- **Work instructions**
Please start at the first line of the records beneath and quote each line exactly, ending with the line containing "brushed = nodes.times(nodes.ease(edge, BRUSHED_TO, BRUSHED_TO".

- **Data rows**
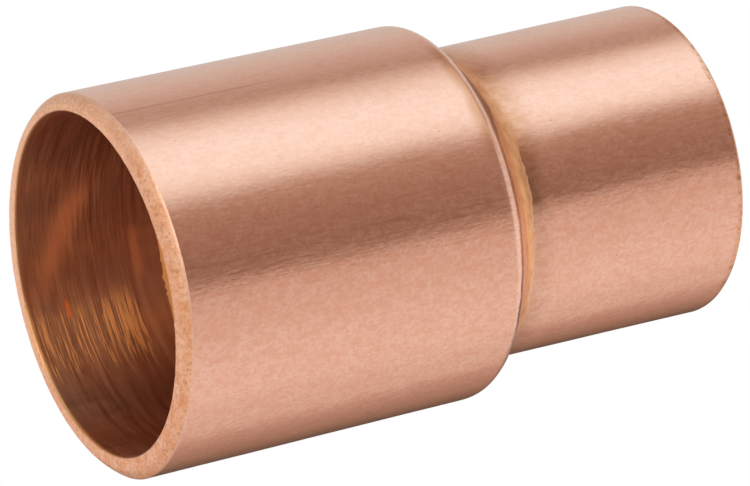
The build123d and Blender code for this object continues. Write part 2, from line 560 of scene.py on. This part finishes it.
def bore_material():
    """Wire-brushed bore: lines round the wall near the mouth, with one patch burnished brighter."""
    material, nodes, shader = new_material("copper_bore")
    x = nodes.along()
    turn = nodes.turn()
    lines = nodes.noise(0.11, (1, 30, 30), 3, 0.75)
    brush = nodes.noise(0.35, (1, 14, 14), 3, 0.6)
    stains = nodes.noise(2.6, (2.2, 1, 1), 4, 0.6, 0.6)
    bands = nodes.noise(1.5, (9, 1, 1), 3, 0.6)
    edge = nodes.plus(x, nodes.times(nodes.noise(1.2, (1, 2, 2)), 0.4))
    combed = nodes.ease(nodes.side(UNCOMBED_TURN), 0.914, 0.970, 1.0, 0.0)
    brushed = nodes.times(nodes.ease(edge, BRUSHED_TO, BRUSHED_TO + 0.2, 1.0, 0.0), combed)

    ragged = nodes.plus(turn, nodes.times(nodes.minus(lines, 0.5), 34))
    patch = nodes.times(nodes.window(ragged, (-143, -138), (-121, -115)), brushed)
    fuller = nodes.plus(lines, nodes.ease(x, 3.2, 6.4, -0.02, 0.06))
    streaks = nodes.times(patch, nodes.ease(fuller, 0.48, 0.60))
    glow = bore_glow(nodes, x, turn, edge, brush)
    glint = nodes.times(nodes.ease(nodes.apart(x, GLINT_X), 0.05, 0.2, 1.0, 0.0),
                        nodes.ease(nodes.apart(turn, GLINT_TURN), 1.0, 4.5, 1.0, 0.0))
    dull = nodes.times(nodes.ease(lines, 0.36, 0.54, 1.0, 0.0), nodes.times(brushed, 0.8))
    banded = nodes.times(nodes.ease(bands, 0.40, 0.62), nodes.ease(combed, 0, 1, 0.55, 0.20))
    banded = nodes.times(banded, nodes.ease(x, 1.5, 5.0, 1.0, 0.0))

    colour = nodes.mix(nodes.ease(stains, 0.35, 0.65), BORE_COPPER, BORE_BROWN)
    colour = nodes.mix(nodes.ease(nodes.side(TAWNY_TURN), 0.85, 0.35), colour, BORE_UMBER)
    colour = nodes.mix(dull, colour, BORE_DARK)
    colour = nodes.mix(banded, colour, BORE_DARK)
    colour = nodes.mix(glow, colour, BORE_GLOW)
    colour = nodes.mix(nodes.times(patch, 0.55), colour, BORE_DARK)
    colour = nodes.mix(streaks, colour, BORE_GOLD)
    colour = nodes.mix(glint, colour, BORE_GLINT)
    lip = nodes.ease(x, 0.10, 0.32, 1.0, 0.0)
    raised = nodes.mix(nodes.ease(nodes.side(BURR_MIDDLE), 0.85, 0.94), BORE_LIP, BURR_GOLD)
    nodes.put(nodes.mix(lip, colour, raised), shader.inputs["Base Color"])

    rough = nodes.ease(brush, 0.3, 0.7, 0.34, 0.46)
    rough = nodes.plus(rough, nodes.times(streaks, 0.10), nodes.times(glow, 0.22))
    nodes.put(rough, shader.inputs["Roughness"])
    height = nodes.times(nodes.plus(lines, brush), brushed)
    nodes.put(nodes.bump(height, 0.014), shader.inputs["Normal"])

    shader.inputs["Anisotropic"].default_value = 0.8
    shader.inputs["Anisotropic Rotation"].default_value = 0.25
    tangent = nodes.add("Tangent", direction_type="RADIAL", axis="X")
    nodes.put(tangent.outputs[0], shader.inputs["Tangent"])
    return material


# ---- Studio ----------------------------------------------------------------
# What the studio shows in each direction round the part's axis, as (degrees from straight up
# towards the camera's side, light): across the part, then past its left and right ends.
ACROSS = [
    (-121, (0.10, 0.07, 0.05)),
    (-114, (0.26, 0.22, 0.20)),
    (-106, (0.66, 0.62, 0.60)),
    (-70, (0.68, 0.66, 0.62)),
    (-48, (0.57, 0.47, 0.43)),
    (-37, (0.43, 0.33, 0.27)),
    (-20, (0.92, 0.92, 0.88)),
    (-8, (1.09, 1.22, 1.27)),
    (12, (1.09, 1.20, 1.22)),
    (20, (0.96, 0.98, 0.94)),
    (31, (0.45, 0.31, 0.24)),
    (45, (0.38, 0.25, 0.20)),
    (74, (0.28, 0.185, 0.14)),
    (81, (0.69, 0.56, 0.50)),
    (100, (0.74, 0.63, 0.57)),
    (125, (0.84, 0.75, 0.71)),
    (145, (0.86, 0.78, 0.74)),
    (165, (0.75, 0.65, 0.60)),
    (185, (0.56, 0.41, 0.35)),
    (210, (0.31, 0.195, 0.135)),
    (226, (0.12, 0.08, 0.06)),
]
LEFT_END = [
    (-155, (0.60, 0.55, 0.51)),
    (-138, (1.04, 0.96, 0.94)),
    (-95, (1.12, 1.02, 1.00)),
    (-70, (0.62, 0.56, 0.52)),
    (-20, (0.52, 0.46, 0.42)),
    (10, (0.50, 0.44, 0.39)),
    (60, (0.48, 0.42, 0.37)),
    (88, (0.50, 0.44, 0.39)),
    (125, (0.98, 0.87, 0.79)),
    (155, (0.92, 0.82, 0.75)),
    (180, (0.66, 0.60, 0.55)),
]
RIGHT_END = [
    (-120, (0.70, 0.68, 0.67)),
    (0, (0.74, 0.72, 0.71)),
    (60, (0.74, 0.73, 0.72)),
    (90, (0.96, 0.94, 0.93)),
    (150, (0.96, 0.93, 0.92)),
    (190, (0.45, 0.35, 0.30)),
]
# A lamp on the left that shines into the mouth: the turns between which it brightens and
# fades, and how far its direction leans along the axis where it does the same.
SOFTBOX = (2.60, 2.40, 2.05, 1)
SOFTBOX_TURNS = ((9, 16), (54, 61))
SOFTBOX_LEANS = ((-0.12, -0.3), (-0.6, -0.75))
DOME_RADIUS = 1.2                       # metres, because the view tool's camera sees about 2.2
FLOOR_GAP = 0.0002                      # metres between the part and the floor


def band(nodes, turn, stops):
    """A colour for each angle round the axis, run smoothly through the stops."""
    ramp = nodes.add("ValToRGB")
    nodes.put(turn, ramp.inputs[0])
    elements = ramp.color_ramp.elements
    elements.remove(elements[-1])
    placed = sorted(((angle + 180) % 360 / 360, colour) for angle, colour in stops)
    elements[0].position, elements[0].color = placed[0][0], (*placed[0][1], 1)
    for place, colour in placed[1:]:
        elements.new(place).color = (*colour, 1)
    return ramp.outputs["Color"]


def studio_light():
    """A world that shows each direction its own light, so that the metal has something to mirror."""
    world = bpy.data.worlds.new("studio")
    bpy.context.scene.world = world
    world.use_nodes = True
    nodes = Nodes(world.node_tree)
    split = nodes.add("SeparateXYZ")
    nodes.put(nodes.add("TexCoord").outputs["Generated"], split.inputs[0])
    toward = nodes.times(split.outputs["Y"], -1.0)
    turn = nodes.math("ARCTAN2", toward, split.outputs["Z"])
    turn = nodes.math("FRACT", nodes.plus(nodes.math("DIVIDE", turn, 2 * math.pi), 0.5))
    left = nodes.ease(split.outputs["X"], -0.15, -0.55)
    right = nodes.ease(split.outputs["X"], 0.56, 0.76)
    light = nodes.mix(left, band(nodes, turn, ACROSS), band(nodes, turn, LEFT_END))
    light = nodes.mix(right, light, band(nodes, turn, RIGHT_END))
    turns = [[0.5 + angle / 360 for angle in edge] for edge in SOFTBOX_TURNS]
    softbox = nodes.times(nodes.window(turn, *turns),
                          nodes.window(split.outputs["X"], *SOFTBOX_LEANS))
    light = nodes.mix(softbox, light, SOFTBOX)
    nodes.put(light, world.node_tree.nodes["Background"].inputs["Color"])


def stage():
    """A plain white floor and dome that only the camera sees: the part neither mirrors them nor
    is lit by them, and they take no shadow."""
    material = bpy.data.materials.new("white_paper")
    material.use_nodes = True
    tree = material.node_tree
    tree.nodes.clear()
    nodes = Nodes(tree)
    glow = nodes.add("Emission")
    glow.inputs["Color"].default_value = (1, 1, 1, 1)
    nodes.put(glow.outputs[0], nodes.add("OutputMaterial").inputs["Surface"])
    shape = bmesh.new()
    bmesh.ops.create_uvsphere(shape, u_segments=64, v_segments=32, radius=DOME_RADIUS)
    for corner in shape.verts:
        corner.co.z = max(corner.co.z, low[2] - FLOOR_GAP)
    mesh = bpy.data.meshes.new("paper")
    shape.to_mesh(mesh)
    shape.free()
    mesh.materials.append(material)
    paper = bpy.data.objects.new("paper", mesh)
    bpy.context.collection.objects.link(paper)
    paper.visible_glossy = False
    paper.visible_diffuse = False
    paper.visible_shadow = False


# ---- Camera ----------------------------------------------------------------
# Fitted to the object's outline in the photo. The camera looks at a point that is this many
# metres right of and above the origin, as it sees them. Less than 0 is left and below.
AZIMUTH, ELEVATION = math.radians(-30.20), math.radians(23.37)
DISTANCE = 0.29163
LENS_MM, SENSOR_MM = 241.7, 36.0
AIM_RIGHT, AIM_UP = -0.00044, -0.00121


def make_camera():
    """The photo's own view."""
    data = bpy.data.cameras.new("camera")
    data.lens = LENS_MM
    data.sensor_width = SENSOR_MM
    data.clip_start = 0.01
    camera = bpy.data.objects.new("camera", data)
    bpy.context.collection.objects.link(camera)
    back = Vector((math.sin(AZIMUTH) * math.cos(ELEVATION),
                   -math.cos(AZIMUTH) * math.cos(ELEVATION), math.sin(ELEVATION)))
    rotation = back.to_track_quat("Z", "Y")
    camera.rotation_euler = rotation.to_euler()
    right = rotation @ Vector((1, 0, 0))
    up = rotation @ Vector((0, 1, 0))
    camera.location = back * DISTANCE + right * AIM_RIGHT + up * AIM_UP
    bpy.context.scene.camera = camera


# ---- Scene -----------------------------------------------------------------
body = make_body()
for make in (outside_material, rim_material, bore_material):
    body.data.materials.append(make())
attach(body, "root")
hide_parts(NODE)
studio_light()
stage()
make_camera()
bpy.context.scene.view_settings.view_transform = "Standard"
bpy.context.scene.view_settings.look = "None"
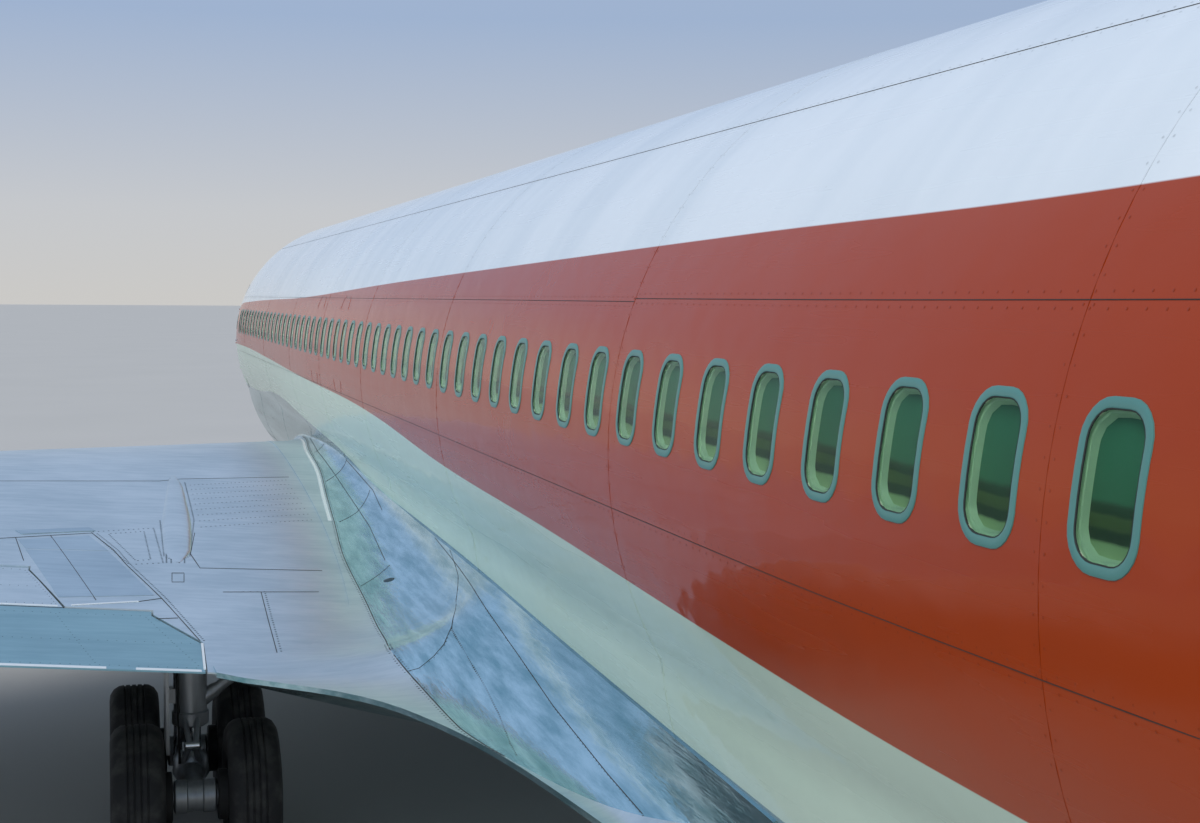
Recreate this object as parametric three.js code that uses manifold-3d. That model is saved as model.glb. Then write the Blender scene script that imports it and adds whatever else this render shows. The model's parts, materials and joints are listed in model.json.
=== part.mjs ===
// A four-engined, swept-wing, narrow-body airliner of the 1960s, standing on its gear, at half size.
// Every length below is a millimetre of the full-size aircraft; the outer group halves it.
// X points to the aircraft's left, Y points aft and Z points up from the ground.
// A station is a distance aft of the nose tip, and a level is a height above the round upper body's centre.
import * as THREE from "three";
import { mergeVertices } from "three/addons/utils/BufferGeometryUtils.js";
import Module from "manifold-3d";

const wasm = await Module();
wasm.setup();

// Driving dimensions
const MODEL_SCALE = 1 / 2;
const OVERALL_LENGTH = 46610;
const SEAT_GAP = 0.7; // between pieces that are fastened or fit together
const MOVING_GAP = 12; // round each piece that moves
const SPARE = 100; // how far a cutter reaches past what it cuts

const BODY_CENTRE_Z = 3870; // upper lobe's centre above the ground
const BODY_RADIUS = 1880; // upper lobe
const BODY_DEPTH = 2450; // upper lobe's centre down to the keel
const CREASE_DROP = 950;
const LOWER_LOBE_DROP = 823;
const LOWER_LOBE_RADIUS = 1627;

const WING_INNER_X = 1200;
const WING_TIP_X = 22210;
const WING_KINK_X = 8300;
const WING_ROOT_STATION = 13200; // leading edge at the body's side
const WING_SWEEP = 0.7845; // leading edge, aft for each unit out
const WING_BACK_STATION = 25900; // trailing edge inboard of the kink
const WING_BACK_SWEEP = 0.446; // trailing edge outboard of the kink
const WING_LEVEL = -1620; // trailing edge at WING_LEVEL_X
const WING_LEVEL_X = 4000;
const DIHEDRAL = { inner: 0.09, outer: 0.125 }; // rise for each unit out, either side of the kink
const INCIDENCE = { root: 0.6, tip: -1.0 }; // degrees
const THICKNESS = { root: 0.096, tip: 0.09 }; // for each unit of chord

const TAIL_TIP_X = 6975;
const FIN_TOP_Z = 12930;

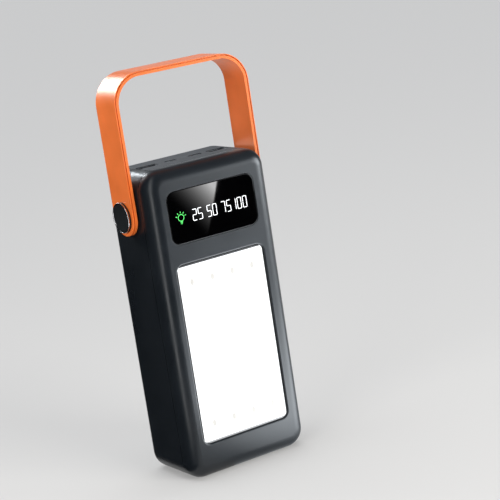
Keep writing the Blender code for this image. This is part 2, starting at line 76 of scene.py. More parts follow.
# Small sizes that several pieces share
MOULD_GAP = 0.00025  # round a piece that sits in a moulding
CLEARANCE = 0.0003  # between two pieces that must not touch
MOULD_EDGE = 0.00022  # rounding of the mouldings' sharp edges
BUTTON_FLANGE = 0.0011  # width of the button's hidden flange
THROUGH = 0.01  # how far a cutting tool reaches past what it cuts


# Sizes and colours a user would change
def length(name, description, default):
    return bpy.props.FloatProperty(
        name=name, description=description, default=default, min=0.0, unit="LENGTH", precision=5
    )


def colour(name, description, default):
    return bpy.props.FloatVectorProperty(
        name=name, description=description, default=default, min=0.0, max=1.0, size=3, subtype="COLOR"
    )


class CaseSettings(bpy.types.PropertyGroup):
    wall: length("Wall", "Wall thickness of both case mouldings", 0.0024)
    corner: length("Corner", "Radius of the four upright outline corners", 0.0115)
    front_fillet: length("Front fillet", "Radius round the front face", 0.0085)
    rear_fillet: length("Rear fillet", "Radius round the back face", 0.007)
    lamp_lip: length("Lamp lip", "Width of the rounded lip round the lamp", 0.0010)
    plastic: colour("Plastic", "Colour of the case plastic", (0.0070, 0.0096, 0.0130))


class DisplaySettings(bpy.types.PropertyGroup):
    lens_corner: length("Lens corner", "Radius of the lens corners", 0.0055)
    digit_height: length("Digit height", "Height of the charge figures", 0.0071)
    digit_width: length("Digit width", "Width of one figure", 0.0030)
    digit_pitch: length("Digit pitch", "Distance from one figure to the next", 0.0039)
    stroke: length("Stroke", "Width of a lit segment", 0.00041)
    figures: colour("Figures", "Colour of the lit figures", (0.93, 0.96, 1.0))
    lamp_icon: colour("Lamp icon", "Colour of the lit lamp symbol", (0.10, 0.85, 0.16))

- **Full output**
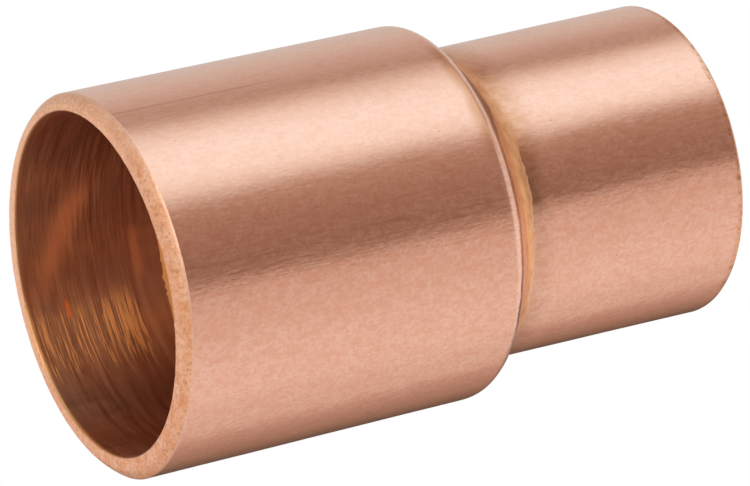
The build123d and Blender code for this object continues. Write part 2, from line 560 of scene.py on. This part finishes it.
def bore_material():
    """Wire-brushed bore: lines round the wall near the mouth, with one patch burnished brighter."""
    material, nodes, shader = new_material("copper_bore")
    x = nodes.along()
    turn = nodes.turn()
    lines = nodes.noise(0.11, (1, 30, 30), 3, 0.75)
    brush = nodes.noise(0.35, (1, 14, 14), 3, 0.6)
    stains = nodes.noise(2.6, (2.2, 1, 1), 4, 0.6, 0.6)
    bands = nodes.noise(1.5, (9, 1, 1), 3, 0.6)
    edge = nodes.plus(x, nodes.times(nodes.noise(1.2, (1, 2, 2)), 0.4))
    combed = nodes.ease(nodes.side(UNCOMBED_TURN), 0.914, 0.970, 1.0, 0.0)
    brushed = nodes.times(nodes.ease(edge, BRUSHED_TO, BRUSHED_TO + 0.2, 1.0, 0.0), combed)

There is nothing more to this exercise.